— WHAT YOU WILL DO —
Restate word for word the lines of the data below, from the first through the one that has "return middles[:, None]".

— RAW DATA —
■ ■ ■
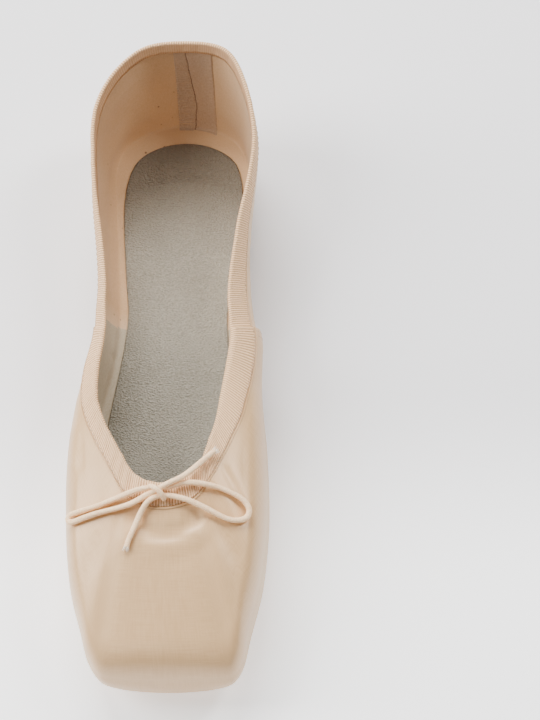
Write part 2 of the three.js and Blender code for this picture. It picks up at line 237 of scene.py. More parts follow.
def frames_along(points):
    """Two directions across a path at each of its points, which turn as little as they can."""
    ways = np.gradient(points, axis=0)
    ways /= np.linalg.norm(ways, axis=1, keepdims=True)
    side = np.cross(ways[0], (0.0, 0.0, 1.0))
    sides = []
    for way in ways:
        side = side - way * (side @ way)
        side = side / np.linalg.norm(side)
        sides.append(side)
    sides = np.array(sides)
    return ways, sides, np.cross(ways, sides)


def rings(middles, radii, angles, sides, ups):
    """Rings of points round the points of a path."""
    spokes = np.cos(angles)[None, :, None] * sides[:, None] + np.sin(angles)[None, :, None] * ups[:, None]
    return middles[:, None] + radii[..., None] * spokes


def cord_tube(name, route):
    """A soft round cord of two plies as a mesh tube, with the points it follows and its length."""
    points, length = smooth_route(route, CORD_STEP)
    ways, sides, ups = frames_along(points)
    run = np.linspace(0, length, len(points))
    angles = np.linspace(0, 2 * math.pi, CORD_SIDES + 1)
    ply = np.abs(np.sin(angles[None] - run[:, None] * 2 * math.pi / CORD_TWIST_LENGTH)) ** PLY_FULLNESS
    radius = CORD_DIAMETER / 2 * (1 - CORD_GROOVE * (1 - ply))
    tube = rings(points, radius, angles, sides, ups)
    closed = [points[:1, None] + 0 * tube[:1], tube, points[-1:, None] + 0 * tube[-1:]]
    around = np.broadcast_to(angles * CORD_DIAMETER / 2, (len(points) + 2, CORD_SIDES + 1))
    along = np.concatenate([run[:1], run, run[-1:]])[:, None] + 0 * around
    cord = ribbon(name, np.concatenate(closed), np.stack([around, along], axis=2))
    sewn(cord)
    return cord, points, length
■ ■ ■
— CORRECT OUTPUT —
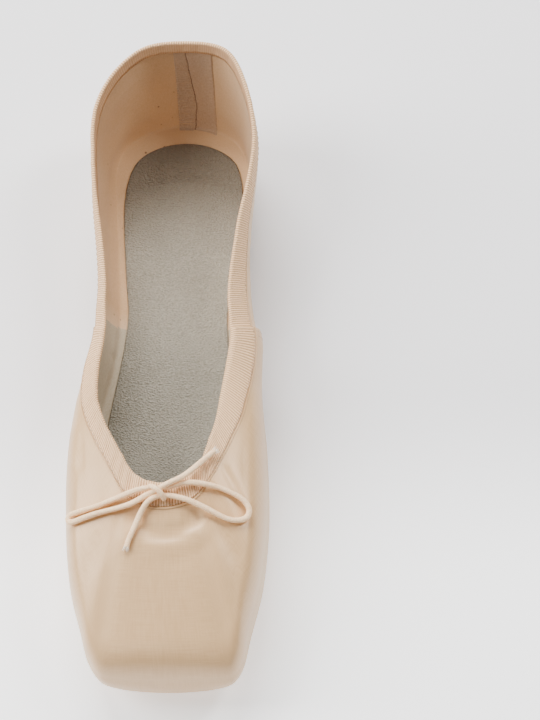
Write part 2 of the three.js and Blender code for this picture. It picks up at line 237 of scene.py. More parts follow.
def frames_along(points):
    """Two directions across a path at each of its points, which turn as little as they can."""
    ways = np.gradient(points, axis=0)
    ways /= np.linalg.norm(ways, axis=1, keepdims=True)
    side = np.cross(ways[0], (0.0, 0.0, 1.0))
    sides = []
    for way in ways:
        side = side - way * (side @ way)
        side = side / np.linalg.norm(side)
        sides.append(side)
    sides = np.array(sides)
    return ways, sides, np.cross(ways, sides)


def rings(middles, radii, angles, sides, ups):
    """Rings of points round the points of a path."""
    spokes = np.cos(angles)[None, :, None] * sides[:, None] + np.sin(angles)[None, :, None] * ups[:, None]
    return middles[:, None] + radii[..., None] * spokes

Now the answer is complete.